### Aim of the exercise:
Which lines below fall between the one containing "# How far the" and the one containing "# the real thing, and"? Repeat them exactly, counting both of those lines, and add nothing else.
____________
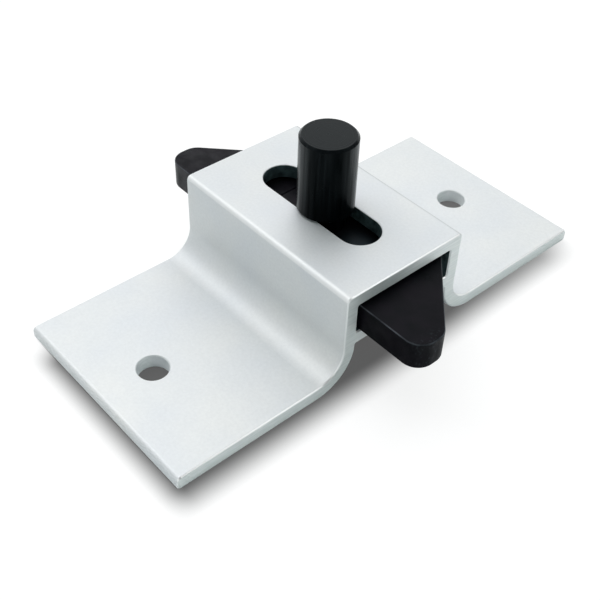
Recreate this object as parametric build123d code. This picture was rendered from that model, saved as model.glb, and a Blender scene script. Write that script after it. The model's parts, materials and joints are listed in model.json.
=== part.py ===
from build123d import *
import os
from math import tan, radians

# A surface-mounted slide latch for a partition door: an extruded housing, a flat bolt and a knob.
# The origin is midway between the two screw holes, on the face that lies against the door.
# X is the way the bolt slides, Y runs along the housing through both screw holes, and Z points
# away from the door. All sizes are in millimetres.

# Housing section, drawn in the YZ plane and carried along X
housing_length = 51.2           # along X, from one sawn face to the other
housing_span = 114.3            # along Y, over both flanges
flange_thickness = 3.2
bridge_width = 32.2             # over the outer faces of both legs
bridge_height = 23.4            # from the door to the top of the bridge
bridge_thickness = 3.2
leg_thickness = 3.05
foot_upper_radius = 6.4         # where a flange turns up into its leg, on the upper side
bridge_corner_radius = 1.2
channel_corner_radius = 0.4
flange_end_upper_radius = 1.0
flange_end_under_radius = 0.8
sawn_edge_chamfer = 0.25

# Lips that carry the bolt inside the channel
lip_thickness = 3.1
lip_reach = 4.1                 # inward from the leg
lip_corner_radius = 0.4
lip_root_radius = 0.2           # under the lip, where it meets the leg

# Openings in the housing
screw_spacing = 88.9
fixing_hole_diameter = 6.75
fixing_hole_chamfer = 0.2
slot_length = 32.6              # over its two round ends
slot_width = 9.5
slot_chamfer = 0.15

# Bolt
bolt_length = 79.5
bolt_thickness = 6.35
bevel_angle = 45.0              # between the bevel and the way the bolt slides
nose_width = 7.0                # end face of the bolt, before its corners are rounded
nose_side_radius = 4.0          # corner between the end face and the straight side
nose_bevel_radius = 4.0         # corner between the end face and the bevel
shoulder_radius = 1.0           # corner between the bevel and the bevelled side
bolt_edge_radius = 0.3
mark_offset = 12.7              # from the middle of the bolt to a fine line across its top
mark_width = 0.35
mark_depth = 0.2

# Knob
knob_diameter = 12.3
knob_height = 17.6              # of the wide part, above the neck
knob_top_chamfer = 0.5
knob_foot_chamfer = 0.25

# Countersunk screw that holds the knob to the bolt from beneath
screw_diameter = 4.8
screw_head_diameter = 9.2
screw_head_rim = 0.4            # straight part of the head, below its cone
screw_engagement = 9.5          # length of the screw inside the knob
screw_tip_chamfer = 0.6
recess_span = 5.2               # cross recess in the head
recess_width = 1.1
recess_depth = 1.9
tapped_hole_spare = 1.5         # depth of the knob's hole past the screw's tip

# Clearances of the fits
bolt_top_clearance = 0.75       # between the bolt and the bridge above it
bolt_lip_clearance = 0.1        # between the bolt and the lips below it
bolt_side_clearance = 0.9       # between the bolt and each leg
knob_lift = 0.3                 # between the knob and the bridge
neck_clearance = 0.25           # between the knob's neck and each side of the slot
neck_end_clearance = 0.1        # left between the neck and the slot's end at each stop
screw_clearance = 0.1           # around the screw and its head
head_depth = 0.15               # from the bolt's underside to the screw's head

# Where the bolt stands at rest, from the middle of the housing
bolt_rest = 1.4

# How far a cutting shape reaches past what it cuts
overcut = 1.0

# Sizes that follow from those above
leg_face = bridge_width / 2
channel_half = leg_face - leg_thickness
channel_top = bridge_height - bridge_thickness
bolt_half = channel_half - bolt_side_clearance
bolt_top = channel_top - bolt_top_clearance
bolt_bottom = bolt_top - bolt_thickness
lip_top = bolt_bottom - bolt_lip_clearance
lip_bottom = lip_top - lip_thickness
lip_tip = channel_half - lip_reach
foot_under_radius = min(foot_upper_radius + flange_thickness, lip_bottom - lip_root_radius)
neck_radius = slot_width / 2 - neck_clearance
knob_bottom = bridge_height + knob_lift
knob_top = knob_bottom + knob_height
screw_hole_radius = screw_diameter / 2 + screw_clearance
head_bottom = bolt_bottom + head_depth
head_cone_height = (screw_head_diameter - screw_diameter) / 2


def latch_housing():
    """One extrusion: two flanges, two legs with lips, and the bridge with its slot."""
    # Each corner of one half of the section: its Y, its Z and its radius
    upper_half = [
        (housing_span / 2, 0, flange_end_under_radius),
        (housing_span / 2, flange_thickness, flange_end_upper_radius),
        (leg_face, flange_thickness, foot_upper_radius),
        (leg_face, bridge_height, bridge_corner_radius),
    ]
    lower_half = [
        (channel_half, channel_top, channel_corner_radius),
        (channel_half, lip_top, channel_corner_radius),
        (lip_tip, lip_top, lip_corner_radius),
        (lip_tip, lip_bottom, lip_corner_radius),
        (channel_half, lip_bottom, lip_root_radius),
        (channel_half, 0, foot_under_radius),
    ]
    corners = upper_half
    corners = corners + [(-y, z, r) for y, z, r in reversed(upper_half)]
    corners = corners + [(-y, z, r) for y, z, r in reversed(lower_half)]
    corners = corners + lower_half
    outline = FilletPolyline(
        [(y, z) for y, z, _ in corners],
        radius=[r for _, _, r in corners],
        close=True,
    )
    section = Plane.YZ * make_face(outline)
    housing = extrude(section, housing_length / 2, both=True)

    # The two sawn faces are deburred all round
    sawn_faces = housing.faces().sort_by(Axis.X)
    sawn_edges = sawn_faces[0].edges() + sawn_faces[-1].edges()
    housing = chamfer(sawn_edges, sawn_edge_chamfer)

    # One screw hole in each flange, broken at its upper edge
    for side in (-1, 1):
        hole = Pos(0, side * screw_spacing / 2, 0) * bevelled_cutter(
            Circle(fixing_hole_diameter / 2), 0, flange_thickness, fixing_hole_chamfer
        )
        housing = housing - hole

    # The slot in the bridge, broken at its upper edge
    slot = bevelled_cutter(
        SlotOverall(slot_length, slot_width), channel_top, bridge_height, slot_chamfer
    )
    return housing - slot


def bevelled_cutter(outline, bottom, top, bevel):
    """A cutter through a plate from bottom to top that also breaks the plate's upper edge."""
    straight = extrude(Pos(0, 0, bottom - overcut) * outline, top - bottom + 2 * overcut)
    flare = extrude(Pos(0, 0, top - bevel) * outline, bevel + overcut, taper=-45)
    return straight + flare


def slide_bolt():
    """Flat bar, straight on one side and bevelled at both ends on the other."""
    # Corners of the bar seen from above, each with its radius
    nose = bolt_length / 2
    nose_corner = -bolt_half + nose_width
    shoulder = nose - (bolt_half - nose_corner) / tan(radians(bevel_angle))
    corners = [
        (nose, -bolt_half, nose_side_radius),
        (nose, nose_corner, nose_bevel_radius),
        (shoulder, bolt_half, shoulder_radius),
        (-shoulder, bolt_half, shoulder_radius),
        (-nose, nose_corner, nose_bevel_radius),
        (-nose, -bolt_half, nose_side_radius),
    ]
    outline = FilletPolyline(
        [(x, y) for x, y, _ in corners],
        radius=[r for _, _, r in corners],
        close=True,
    )
    bolt = extrude(Pos(0, 0, bolt_bottom) * make_face(outline), bolt_thickness)
    faces = bolt.faces().sort_by(Axis.Z)
    bolt = fillet(faces[0].edges() + faces[-1].edges(), bolt_edge_radius)

    # Two fine lines across the top, one on each side of the knob
    mark = Box(mark_width, 2 * bolt_half, 2 * mark_depth)
    for side in (-1, 1):
        bolt = bolt - Pos(side * mark_offset, 0, bolt_top) * mark

    # Countersunk hole for the knob's screw
    bolt = bolt - screw_space()
    return Pos(bolt_rest, 0, 0) * bolt


def screw_space():
    """What the screw and its head need in the bolt, with clearance all round."""
    head_radius = screw_head_diameter / 2 + screw_clearance
    rim_top = head_bottom + screw_head_rim
    cone_top = rim_top + head_cone_height
    profile = Polyline(
        (0, bolt_bottom - overcut),
        (head_radius, bolt_bottom - overcut),
        (head_radius, rim_top),
        (screw_hole_radius, cone_top),
        (screw_hole_radius, bolt_top + overcut),
        (0, bolt_top + overcut),
        close=True,
    )
    return revolve(Plane.XZ * make_face(profile), Axis.Z)


def knob():
    """Turned knob: a neck that runs in the slot and a wider cylinder above the bridge."""
    radius = knob_diameter / 2
    profile = Polyline(
        (0, bolt_top),
        (neck_radius, bolt_top),
        (neck_radius, knob_bottom),
        (radius - knob_foot_chamfer, knob_bottom),
        (radius, knob_bottom + knob_foot_chamfer),
        (radius, knob_top - knob_top_chamfer),
        (radius - knob_top_chamfer, knob_top),
        (0, knob_top),
        close=True,
    )
    body = revolve(Plane.XZ * make_face(profile), Axis.Z)

    # Blind hole for the screw, with the cone that a drill leaves
    hole_top = bolt_top + screw_engagement + tapped_hole_spare
    drill_cone_height = screw_hole_radius / 2
    hole = Polyline(
        (0, bolt_top - overcut),
        (screw_hole_radius, bolt_top - overcut),
        (screw_hole_radius, hole_top),
        (0, hole_top + drill_cone_height),
        close=True,
    )
    body = body - revolve(Plane.XZ * make_face(hole), Axis.Z)
    return Pos(bolt_rest, 0, 0) * body


def knob_screw():
    """Countersunk screw with a cross recess, its head towards the door."""
    head_radius = screw_head_diameter / 2
    radius = screw_diameter / 2
    rim_top = head_bottom + screw_head_rim
    tip = bolt_top + screw_engagement
    profile = Polyline(
        (0, head_bottom),
        (head_radius, head_bottom),
        (head_radius, rim_top),
        (radius, rim_top + head_cone_height),
        (radius, tip - screw_tip_chamfer),
        (radius - screw_tip_chamfer, tip),
        (0, tip),
        close=True,
    )
    screw = revolve(Plane.XZ * make_face(profile), Axis.Z)
    for angle in (0, 90):
        arm = Box(recess_span, recess_width, 2 * recess_depth)
        screw = screw - Pos(0, 0, head_bottom) * Rot(0, 0, angle) * arm
    return Pos(bolt_rest, 0, 0) * screw


pieces = {
    "latch_housing": latch_housing(),
    "slide_bolt": slide_bolt(),
    "knob": knob(),
    "knob_screw": knob_screw(),
}
os.makedirs("parts", exist_ok=True)
for name, shape in pieces.items():
    export_step(shape, f"parts/{name}.step")
    print(name, "volume", round(shape.volume, 1))

# How far the bolt slides from where it rests, until the neck is close to an end of the slot
travel = slot_length / 2 - neck_radius - neck_end_clearance
print("slides from", round(-travel - bolt_rest, 3), "to", round(travel - bolt_rest, 3))
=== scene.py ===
# %% [markdown]
# A slide latch keeps a partition door shut. A pale extruded housing is screwed to the door, a
# flat black bolt slides in it, and a round black knob stands on the bolt so a hand can push it.
# The four solids arrive finished in shape, in metres, at their places. They could be modelled
# again here, but loading them keeps every size true. This lesson gives each solid the finish of
# the real thing, and then builds a small photo studio around them.

# %% Load the packed latch
import json
from math import cos, pi, radians, sin

import bpy
from mathutils import Euler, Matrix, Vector


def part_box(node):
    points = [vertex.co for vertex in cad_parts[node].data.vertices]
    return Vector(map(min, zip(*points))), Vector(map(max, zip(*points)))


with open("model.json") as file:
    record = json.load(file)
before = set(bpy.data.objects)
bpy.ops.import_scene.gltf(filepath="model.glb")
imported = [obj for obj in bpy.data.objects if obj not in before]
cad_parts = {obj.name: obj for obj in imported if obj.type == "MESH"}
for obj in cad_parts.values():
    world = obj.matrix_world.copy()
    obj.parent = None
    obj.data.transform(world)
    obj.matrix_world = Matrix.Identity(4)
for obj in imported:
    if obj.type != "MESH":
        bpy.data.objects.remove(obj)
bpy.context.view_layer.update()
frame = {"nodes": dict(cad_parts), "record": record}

# %% [markdown]
# A workshop drawing of a latch is in millimetres, while Blender measures in metres. The numbers
# could be typed with many zeros. A name for a thousandth part reads better, and the places that
# the finishes need are measured on the solids, so they can't disagree with them.

# %% Sizes of the solids
mm = 0.001
half_length, half_span, bridge_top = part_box("latch_housing")[1]
print("its sawn faces stand", round(half_length / mm, 2), "mm from the middle")

# %% [markdown]
# Every finish below is a graph of small nodes, and so are the floor and the light in the room.
# A graph could be drawn by hand in the shader editor. In code there are only two moves, to add
# a node and to fill a socket, so both get a short name that works for any graph.

# %% A bench for node graphs
class Graph:
    """A tree of nodes, with short names for adding a node and filling a socket."""

    def __init__(self, tree):
        self.tree = tree

    def add(self, kind, **settings):
        node = self.tree.nodes.new(kind)
        for name, value in settings.items():
            setattr(node, name, value)
        return node

    def set(self, socket, value):
        """Gives a socket a plain value, or joins it to the output of another node."""
        if isinstance(value, bpy.types.NodeSocket):
            self.tree.links.new(value, socket)
        elif socket.type == "RGBA":
            socket.default_value = (*value, 1)
        else:
            socket.default_value = value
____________
### Exercise answer:
# How far the bolt slides from where it rests, until the neck is close to an end of the slot
travel = slot_length / 2 - neck_radius - neck_end_clearance
print("slides from", round(-travel - bolt_rest, 3), "to", round(travel - bolt_rest, 3))
=== scene.py ===
# %% [markdown]
# A slide latch keeps a partition door shut. A pale extruded housing is screwed to the door, a
# flat black bolt slides in it, and a round black knob stands on the bolt so a hand can push it.
# The four solids arrive finished in shape, in metres, at their places. They could be modelled
# again here, but loading them keeps every size true. This lesson gives each solid the finish of
# the real thing, and then builds a small photo studio around them.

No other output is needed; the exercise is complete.